113. After the funeral the lamentations ceased, although the eating and drunkenness did not. On the contrary, the latter continued for a greater or less time, according to the rank of the deceased. The widow or widower and the orphans, and other relatives, who were most affected by grief, fasted as a sign of mourning, and abstained from flesh, fish, and other food, eating during those days naught but vegetables, and those only sparingly. That manner of fasting or penitence for the dead is called sipà by the Tagálogs. Mourning among the Tagálogs is black, and among the Visayans white, and in addition the Visayans shave the head and eyebrows. At the death of a chief silence must reign in the village until the interdict was raised; and that lasted a greater or less number of days, according to his rank. During that time no sound or noise was to be heard anywhere, under penalty of infamy. In regard to this even the villages along the river-bank placed a certain signal aloft, so that no one might sail by that side, or enter or leave the village, under penalty of death. They deprived anyone who broke that silence of his life, with the greatest cruelty and violence. Those who were killed in war were celebrated in their lamentations and in their funeral rites, and much time was spent in offering sacrifices to or for them, accompanied with many banquets and drunken revels. If the death had happened through violence—in war or peace, by treason, or any other manner—the mourning was not laid aside nor the interdict raised until the children, brothers, or relatives, killed an equal number not only of their enemies and the murderers, but also of any strange persons who were not their friends. Like highwaymen and robbers they prowled on land and sea, and went on the hunt for men, killing as many as they could until their fury was appeased. That barbarous kind of vengeance is called balàta and in token of it the neck was girt with a strap which was worn until the number of persons prescribed had been killed. Then a great feast and banquet was made, the interdict was raised, and at its proper time the mourning was removed. In all the above are clearly seen the traces of heathendom and of those ancient rites and customs so celebrated and noised about by good authors, by which many other nations, more civilized, were considered as famous and worthy of history.

Chapter XVI

Of the government and political customs of these peoples

114. There were no kings or rulers worthy of mention, throughout this archipelago; but there were many chiefs who dominated others less powerful.

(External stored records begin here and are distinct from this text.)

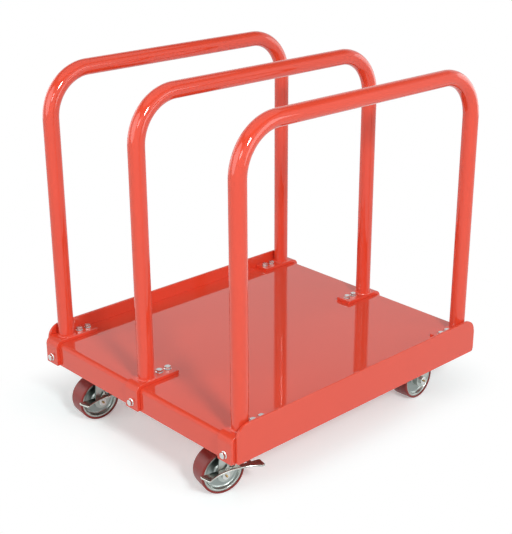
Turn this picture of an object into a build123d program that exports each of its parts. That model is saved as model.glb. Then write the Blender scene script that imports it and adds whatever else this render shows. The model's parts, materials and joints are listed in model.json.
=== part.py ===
from build123d import *
from math import cos, radians, sin
import os

os.makedirs("parts", exist_ok=True)

# Driving dimensions in millimetres. X runs along the cart, rear end at -X, right side at -Y.

# Deck pan and side plates
deck_length = 768.0
cart_width = 666.0
pan_depth = 55.0
pan_sheet = 3.0
pan_bend = 10.0
plate_end_gap = 2.0
plate_height = 86.0
plate_thickness = 6.0
plate_top_corner = 32.0
plate_bottom_corner = 6.0

# Tube hoops
tube_diameter = 36.5
tube_wall = 3.4
hoop_rise = 627.0
hoop_bend = 102.0
leg_inset = 35.0

# Foot straps under the hoops
strap_width = 43.0
strap_side_gap = 0.5
strap_thickness = 8.0
strap_reach = 74.0
strap_lift = 1.0
strap_corner = 2.0
strap_bend_gap = 0.5
first_deck_bolt = 36.0
deck_bolt_pitch = 23.0
end_bolt_height = 18.0
weld_leg = 3.2
weld_gap = 0.05

# Channels and rib under the deck
channel_margin = 3.5
channel_end_gap = 5.0
channel_sheet = 4.0
channel_bend = 8.0
rib_width = 60.0
rib_depth = 25.0

# Hexagon bolts and nuts
bolt_diameter = 8.0
bolt_hole_gap = 0.25
bolt_head_flats = 13.0
bolt_head_height = 5.5
bolt_flange = 17.0
bolt_flange_height = 1.6
nut_height = 6.5
bolt_overhang = 2.5

# Caster: place of the swivel axis across the cart, the plate and its bolts
caster_side_inset = 105.0
caster_trail = 22.0
caster_plate_length = 105.0
caster_plate_width = 85.0
caster_plate_thickness = 5.0
caster_plate_corner = 8.0
mount_bolt_edge = 12.5
mount_slot_travel = 4.0

# Swivel bearing
race_diameter = 60.0
race_gap = 1.6
race_height = 5.2
race_lip = 4.5
cage_outer = 51.0
cage_inner = 35.0
cage_height = 5.0
cage_gap = 0.3
kingpin_diameter = 12.0
kingpin_gap = 0.1
kingpin_head = 22.0
kingpin_head_height = 2.6
kingpin_foot_height = 4.0
kingpin_seat_gap = 0.3

# Fork
wheel_crown_gap = 5.0
fork_inside = 54.0
fork_sheet = 4.0
fork_bend = 5.0
fork_crown_length = 66.0
fork_crown_flank = 10.0
fork_boss_diameter = 35.0

# Wheel
wheel_diameter = 100.0
tread_width = 46.0
tread_thickness = 5.0
tread_shoulder = 3.0
rim_width = 42.0
rim_lip = 4.0
hub_diameter = 29.0
hub_side_gap = 1.0
web_width = 26.0
web_flare = 5.0
bush_wall = 2.0
bush_gap = 0.1
axle_diameter = 10.0
axle_hole_gap = 0.1
axle_flats = 17.0
axle_head_height = 6.4
axle_nut_height = 8.0
axle_overhang = 2.0

# Brake pedal, rocking on a stud of the fork
pedal_level = 15.0
pedal_sheet = 2.5
pedal_rim = 4.0
pedal_side_gap = 0.5
pedal_front = 82.0
pedal_rear = 59.0
pedal_pad_width = 30.5
pedal_waist_width = 11.5
pedal_corner = 4.0
pedal_rear_slant = 8.0
pedal_hub_diameter = 18.0
pedal_web_length = 36.0
stud_diameter = 8.0
stud_gap = 0.1
stud_head = 12.0
stud_head_height = 2.2
stud_seat_gap = 0.3
stud_forward = 14.0
stud_rise = 25.0
shoe_gap = 2.0
shoe_length = 9.0
shoe_reach = 46.0

# Headings of the casters, in degrees from straight ahead, and the taper of the rivet heads
heading_rear_right = -14.0
heading_rear_left = -7.0
heading_front_right = 2.0
heading_front_left = -5.0
rivet_taper = 30.0

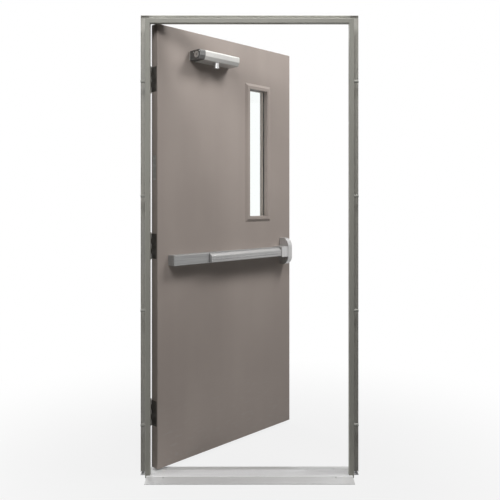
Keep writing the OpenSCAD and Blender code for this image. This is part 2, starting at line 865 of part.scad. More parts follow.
// Outline of the bar or the pad from depth d0 to d1, its front edges rounded
module bar_outline(d0, d1, h, r) {
    polygon(concat([[d0, -h / 2]],
                   bend([d1, -h / 2], [1, 0], [0, 1], r),
                   bend([d1, h / 2], [0, 1], [-1, 0], r),
                   [[d0, h / 2]]));
}

module bar_rail() {
    h = bar_h / 2;
    color("silver") in_leaf() on_push_face(rail_x, bar_z)
        along_leaf(case_x + rail_overlap - rail_x)
            bent_sheet([[rail_d, h], [0, h], [0, -h], [rail_d, -h]], rail_t, rail_bend_r);
}

module bar_cover() {
    leg_z = bar_h / 2 - rail_t - cover_fit - cover_leg_t;
    color("silver") in_leaf() on_push_face(rail_x, bar_z)
        along_leaf(bar_cover_l - end_cap_l)
            union() {
                bar_outline(rail_d, bar_d, bar_h, bar_edge_r);
                for (z = [-leg_z - cover_leg_t, leg_z])
                    translate([rail_d - cover_leg_l, z]) square([cover_leg_l + cut, cover_leg_t]);
            }
}

module bar_end_cap() {
    color("silver") in_leaf() on_push_face(bar_x, bar_z)
        intersection() {
            along_leaf(end_cap_l) bar_outline(0, bar_d, bar_h, bar_edge_r);
            translate([0, bar_h / 2 + cut, 0])
                rotate([90, 0, 0])
                    linear_extrude(bar_h + 2 * cut)
                        polygon(concat([[0, 0], [end_cap_l, 0], [end_cap_l, bar_d]],
                                       bend([0, bar_d], [-1, 0], [0, -1], end_cap_r)));
        }
}

// Middles of the rods along the pad
rod_xs = [for (i = [0:rod_count - 1]) pad_x + pad_l * (i + 0.5) / rod_count];

module rods(r, d0, d1) {
    for (x = rod_xs) translate([x, 0, d0]) cylinder(r = r, h = d1 - d0);
}

module pad_guide() {
    h = guide_h / 2;
    color("gray") in_leaf() on_push_face(0, bar_z)
        difference() {
            translate([pad_x + guide_inset, 0, 0])
                along_leaf(pad_l - 2 * guide_inset)
                    bent_sheet([[rail_t, -h], [guide_d, -h], [guide_d, h], [rail_t, h]],
                               guide_t, rail_bend_r);
            rods(rod_r + rod_fit, guide_d - guide_t - cut, guide_d + cut);
        }
}

module push_pad() {
    color("silver") in_leaf() on_push_face(0, bar_z) {
        difference() {
            translate([pad_x, 0, 0])
                along_leaf(pad_l)
                    difference() {
                        bar_outline(pad_back_d, pad_d, pad_h, bar_edge_r);
                        for (s = [-1, 1])
                            translate([pad_d - groove_depth, s * groove_z - groove_w / 2])
                                square([groove_depth + cut, groove_w]);
                    }
            // Hollow between the end walls, open to the rail
            translate([pad_x + pad_wall, 0, 0])
                along_leaf(pad_l - 2 * pad_wall)
                    bar_outline(pad_back_d - cut, pad_d - pad_wall, pad_h - 2 * pad_wall, rail_bend_r);
        }
        rods(rod_r, guide_d - guide_t - pad_travel, pad_d - pad_wall + cut / 2);
    }
}

// Section of the latch case's tall part, drawn in by inset
module hood_section(inset) {
    r = hood_r - inset;
    intersection() {
        union() {
            for (s = [-1, 1]) translate([hood_arc_d, s * hood_arc_z]) circle(r = r);
            translate([-cut, -hood_h / 2 + inset]) square([hood_arc_d + cut, hood_h - 2 * inset]);
            translate([0, -hood_arc_z]) square([case_d - inset, 2 * hood_arc_z]);
        }
        translate([-cut, -hood_h / 2]) square([case_d + cut, hood_h]);
    }
}

module latch_case() {
    hood_x = case_l - hood_l;
    w = case_wall;
    color("silver") in_leaf() on_push_face(case_x, bar_z)
        difference() {
            union() {
                intersection() {
                    translate([hood_x, 0, 0]) along_leaf(hood_l) hood_section(0);
                    translate([0, -hood_h / 2, 0]) cube([case_l, hood_h, case_d]);
                }
                translate([0, -case_band_h / 2, 0]) cube([hood_x + cut, case_band_h, band_d]);
            }
            // Hollow behind the shell, open to the leaf
            translate([hood_x + w, 0, 0]) along_leaf(hood_l - 2 * w) hood_section(w);
            translate([w, -case_band_h / 2 + w, -cut])
                cube([hood_x + cut, case_band_h - 2 * w, band_d - w + cut]);
            // Way in for the rail
            translate([-cut, -bar_h / 2 - rail_gap, -cut])
                cube([w + 2 * cut, bar_h + 2 * rail_gap, rail_d + rail_gap + cut]);
            // Mouth of the latch
            translate([case_l - w - cut, -latch_h / 2 - latch_fit, latch_rise - latch_fit])
                cube([w + 2 * cut, latch_h + 2 * latch_fit, latch_d + 2 * latch_fit]);
        }
}

module latch_case_base() {
    w = case_wall + case_base_gap;
    hood_x = case_l - hood_l;
    color("gray") in_leaf() on_push_face(case_x, bar_z)
        translate([hood_x + w, -hood_h / 2 + w, 0])
            cube([hood_l - 2 * w, hood_h - 2 * w, case_base_t]);
}

// Bolt with a sloping nose, sliding into the case
module latch_bolt() {
    color("gray") in_leaf() on_push_face(case_x + case_l, bar_z)
        translate([0, latch_h / 2, latch_rise])
            rotate([90, 0, 0])
                linear_extrude(latch_h)
                    polygon([[-latch_tail, 0], [latch_throw, 0], [latch_throw, latch_nose_t],
                             [latch_nose_t, latch_d], [-latch_tail, latch_d]]);
}

hinge_jamb();
strike_jamb();
frame_head();
threshold();
hinge_backing_plates();
left_floor_anchor();
right_floor_anchor();
left_anchor_sleeves();
right_anchor_sleeves();
frame_hinge_leaf(0);  // top_hinge_frame_leaf
frame_hinge_leaf(1);  // middle_hinge_frame_leaf
frame_hinge_leaf(2);  // bottom_hinge_frame_leaf
frame_hinge_pin(0);  // top_hinge_pin
frame_hinge_pin(1);  // middle_hinge_pin
frame_hinge_pin(2);  // bottom_hinge_pin
push_face_sheet();
pull_face_sheet();
fire_core();
top_channel();
bottom_channel();
door_hinge_leaf(0);  // top_hinge_leaf
door_hinge_leaf(1);  // middle_hinge_leaf
door_hinge_leaf(2);  // bottom_hinge_leaf
push_side_lite_frame();
pull_side_lite_frame();
lite_glass();
glazing_tape();
closer_base();
closer_body();
closer_cover();
closer_end_plugs();
closer_spindle();
bar_rail();
bar_cover();
bar_end_cap();
pad_guide();
latch_case();
latch_case_base();
push_pad();
latch_bolt();
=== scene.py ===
import math

import bmesh
import bpy
from mathutils import Matrix, Vector


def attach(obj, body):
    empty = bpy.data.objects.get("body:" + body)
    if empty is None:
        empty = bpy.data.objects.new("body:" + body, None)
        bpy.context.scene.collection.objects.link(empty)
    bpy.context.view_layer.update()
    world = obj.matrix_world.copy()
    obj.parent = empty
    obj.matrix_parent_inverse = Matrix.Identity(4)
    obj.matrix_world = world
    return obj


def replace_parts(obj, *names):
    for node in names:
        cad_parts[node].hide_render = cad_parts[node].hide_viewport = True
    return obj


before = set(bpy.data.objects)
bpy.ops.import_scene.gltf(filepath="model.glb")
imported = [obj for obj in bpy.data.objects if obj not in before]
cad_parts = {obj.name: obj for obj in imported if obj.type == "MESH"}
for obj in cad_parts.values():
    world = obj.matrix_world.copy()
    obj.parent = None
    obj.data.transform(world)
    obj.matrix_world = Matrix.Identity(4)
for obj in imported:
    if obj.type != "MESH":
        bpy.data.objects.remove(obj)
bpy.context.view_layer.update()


# Threshold: an extruded aluminium saddle with grooves along its flat top. It is screwed
# down between the jambs. Brushed lines run its whole length, and its colour is darker down in
# the grooves.
class Wire:
    """What a shader node gives out. A plain sum on it adds its own Math node."""

    def __init__(self, finish, socket):
        self.finish = finish
        self.socket = socket

    def math(self, operation, first, second):
        return self.finish.node("Math", {"operation": operation}, {0: first, 1: second})

    def __add__(self, other):
        return self.math("ADD", self, other)

    def __sub__(self, other):
        return self.math("SUBTRACT", self, other)

    def __mul__(self, other):
        return self.math("MULTIPLY", self, other)

    __radd__ = __add__
    __rmul__ = __mul__

    def __rsub__(self, other):
        return self.math("SUBTRACT", other, self)

    def highest(self, other):
        """The higher of the two."""
        return self.math("MAXIMUM", self, other)

    def between(self, low, high):
        """Rises smoothly from 0 at low to 1 at high, or falls where low is the higher."""
        return self.finish.node(
            "MapRange", {"interpolation_type": "SMOOTHSTEP"},
            {"Value": self, "From Min": low, "From Max": high})


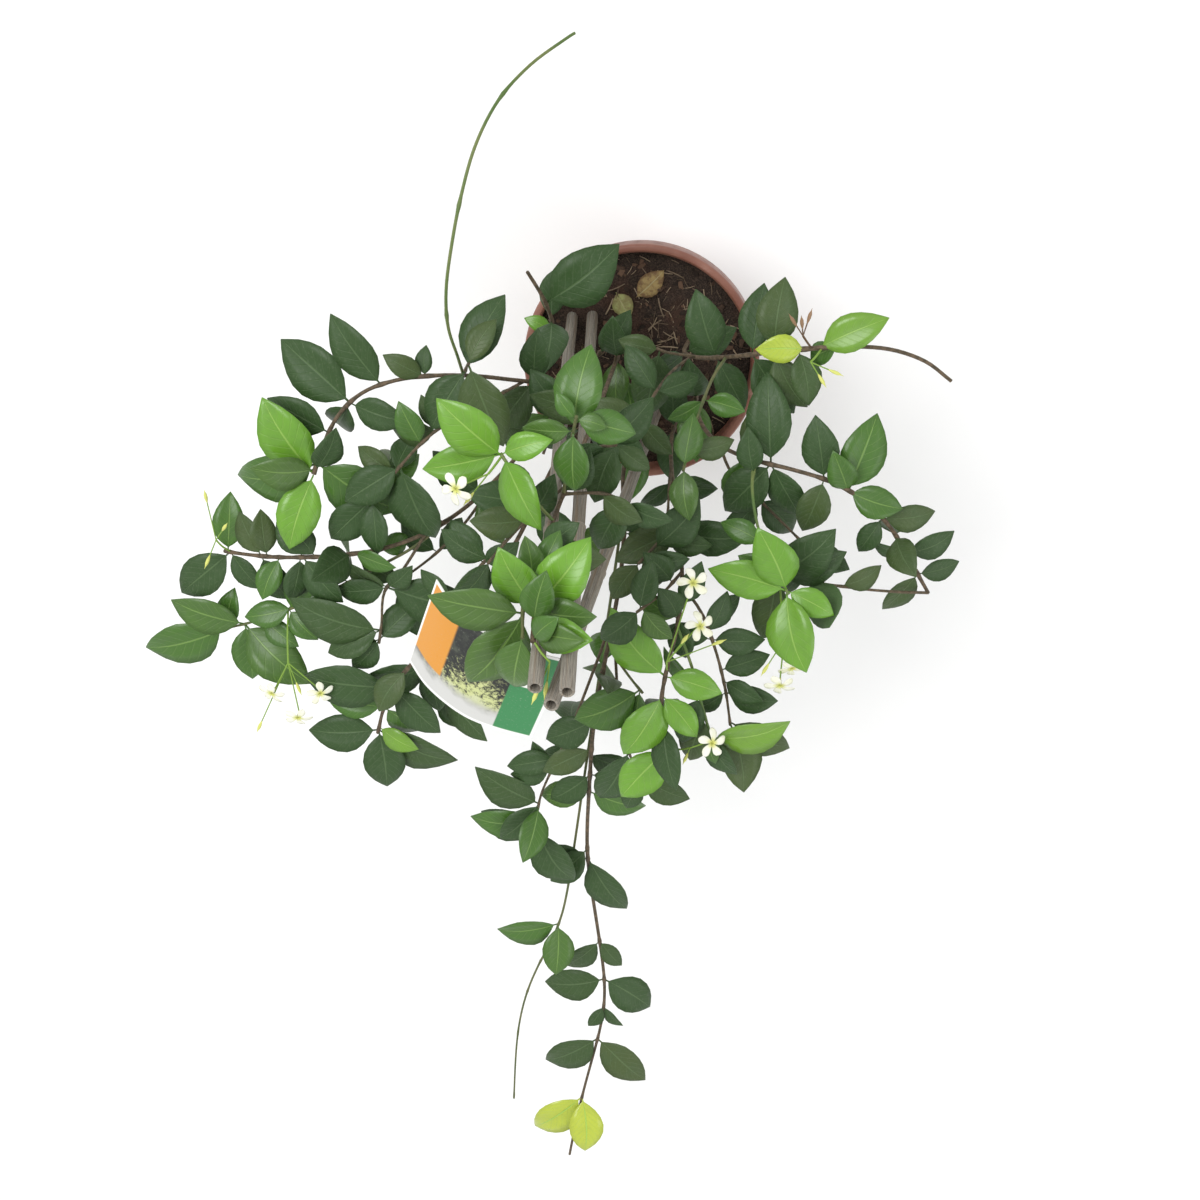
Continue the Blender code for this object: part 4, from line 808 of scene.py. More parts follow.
def push_apart():
    """Move the points of crossing stems, and of stems that cross canes, until all are clear."""
    for _ in range(ROUNDS):
        moved = 0
        boxes = []
        for item in LINES:
            for number in range(len(item["line"]) - 1):
                a = item["line"][number]
                b = item["line"][number + 1]
                boxes.append((item, number, (a + b) / 2, (a - b).length / 2))
        for first in range(len(boxes)):
            item, number, centre, reach = boxes[first]
            for high, low in CANE_ENDS.values():
                a, b = segment_gap(item["line"][number], item["line"][number + 1], high, low)
                need = item["radius"] + CANE_RADIUS + CANE_CLEAR
                away = a - b
                if away.length < need and number >= item["free"] - 1:
                    shift = away.normalized() * (need - away.length + EXTRA_PUSH)
                    shove(item, number, shift)
                    moved += 1
            for second in range(first + 1, len(boxes)):
                other, other_number, other_centre, other_reach = boxes[second]
                if other["stem"] == item["stem"]:
                    continue
                need = item["radius"] + other["radius"] + STEM_CLEAR
                if (centre - other_centre).length > reach + other_reach + need:
                    continue
                a, b = segment_gap(item["line"][number], item["line"][number + 1],
                                   other["line"][other_number], other["line"][other_number + 1])
                away = a - b
                if away.length >= need:
                    continue
                if away.length < 1e-6:
                    away = Vector((0.0, 0.0, 1e-6))
                shift = away.normalized() * ((need - away.length) / 2 + EXTRA_PUSH)
                shove(item, number, shift)
                shove(other, other_number, -shift)
                moved += 1
        for item in LINES:
            line = item["line"]
            if item["parent"] is not None:
                parent, start = item["parent"]
                line[0] = LINES[parent]["line"][start].copy()
            smoothed = [point.copy() for point in line]
            for number in range(max(2, item["free"]), len(line) - 1):
                smoothed[number] = line[number] * 0.8 + (line[number - 1] + line[number + 1]) * 0.1
            if moved:
                item["line"] = smoothed
        if moved == 0:
            return


push_apart()
print("stems pushed clear of each other")

# %% [markdown]
# The pushed lines have more points than a tube needs, so they are thinned out. Each line then becomes a
# tube that grows thinner to its tip, with five sides for a main stem and four for a shoot.

# %% A tube along each line
TUBE_STEP = 0.026


def thin_out(line, spacing, free):
    """The numbers of a line's points that are about this far apart, with both ends and its foot."""
    kept = [0] if free == 1 else [0, 1]
    for number in range(kept[-1] + 1, len(line) - 1):
        if (line[number] - line[kept[-1]]).length >= spacing:
            kept.append(number)
    kept.append(len(line) - 1)
    return kept


def on_line(item, spot):
    """The point of a stem's own line that is nearest to a spot."""
    best = None
    for a, b in zip(item["line"], item["line"][1:]):
        point, share = intersect_point_line(spot, a, b)
        point = a.lerp(b, min(1.0, max(0.0, share)))
        if best is None or (point - spot).length < (best - spot).length:
            best = point
    return best


TUBES = []
for item in LINES:
    if item["parent"] is not None:
        item["line"][0] = on_line(LINES[item["parent"][0]], item["line"][0])
    kept = thin_out(item["line"], TUBE_STEP, item["free"])
    line = [item["line"][number] for number in kept]
    last = len(item["line"]) - 1
    radii = [item["radius"] * (1 - (1 - item["thin"]) * number / last) for number in kept]
    item["line"] = line
    points, faces = tube_parts(line, radii, 5 if item["parent"] is None else 4)
    TUBES.append({"stem": item["stem"], "tree": tree_of(points, faces)})

print(len(TUBES), "tubes laid out")

# %% [markdown]
# Leaves also keep off the pot, the soil, the canes and the card. Those solids are already in the frame, so
# their own meshes are what is tested. The card's slope is found here too: it leans on a cane, so its short
# side is made longer, step by step, until it would touch.

# %% What the leaves keep clear of
edge = smooth_route([seen(place) for place in LABEL_EDGE], 0.017)


def label_parts(rise):
    """The bent card: points and faces."""
    points = []
    for step in (0.0, 1.0):
        for number, place in enumerate(edge):
            ahead = edge[min(number + 1, len(edge) - 1)] - edge[max(number - 1, 0)]
            face = ahead.cross(rise).normalized()
            for level in (-0.5, 0.5):
                points.append(place + rise * step + face * (LABEL_THICK * level))
    faces = []
    size = 2 * len(edge)
    for number in range(len(edge) - 1):
        a = 2 * number
        faces += [(a, a + 2, a + 2 + size), (a, a + 2 + size, a + size)]
        faces += [(a + 1, a + 3 + size, a + 3), (a + 1, a + 1 + size, a + 3 + size)]
        faces += [(a, a + 1, a + 3), (a, a + 3, a + 2)]
        faces += [(a + size, a + 3 + size, a + 1 + size), (a + size, a + 2 + size, a + 3 + size)]
    for a in (0, 2 * (len(edge) - 1)):
        faces += [(a, a + size, a + 1 + size), (a, a + 1 + size, a + 1)]
    return points, faces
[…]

As there were many without much power, there was no security from the continual wars that were waged between them. Manila had two chiefs, uncle and nephew, who had equal power and authority. They were at war with another chief, who was chief alone; and he was so near that they were separated from one another by nothing more than a not very wide river. The same conditions ruled in all the rest of the island, and of even the whole archipelago, until the entrance of the faith, when they were given peace—which they now esteem much more than all that they then obtained from those petty wars and their depredations. They were divided into barangays, as Roma into districts, and our cities into parishes or collations. They are called barangays, which is the name of a boat, preserving the name from the boat in which they came to settle these islands. Since they came subject to one leader in their barangay, who acted as their captain or pilot—who was accompanied by his children, relatives, friends, and comrades—after landing, they kept in company under that leader, who is the dato. Seizing the lands, they began to cultivate them and to make use of them. They seized as much of the sea and near-by rivers as they could preserve and defend from any other barangay, or from many barangays, according as they had settled near or far from others. Although on all occasions some barangays aided and protected others, yet the slave or even the timaua or freemen could not pass from one barangay to another, especially a married man or a married woman, without paying a certain quantity of gold, and giving a public feast to his whole barangay; where this was not done, it was an occasion for war between the two barangays. If a man of one barangay happened to marry a woman of another, the children had to be divided between the barangays, in the same manner as the slaves.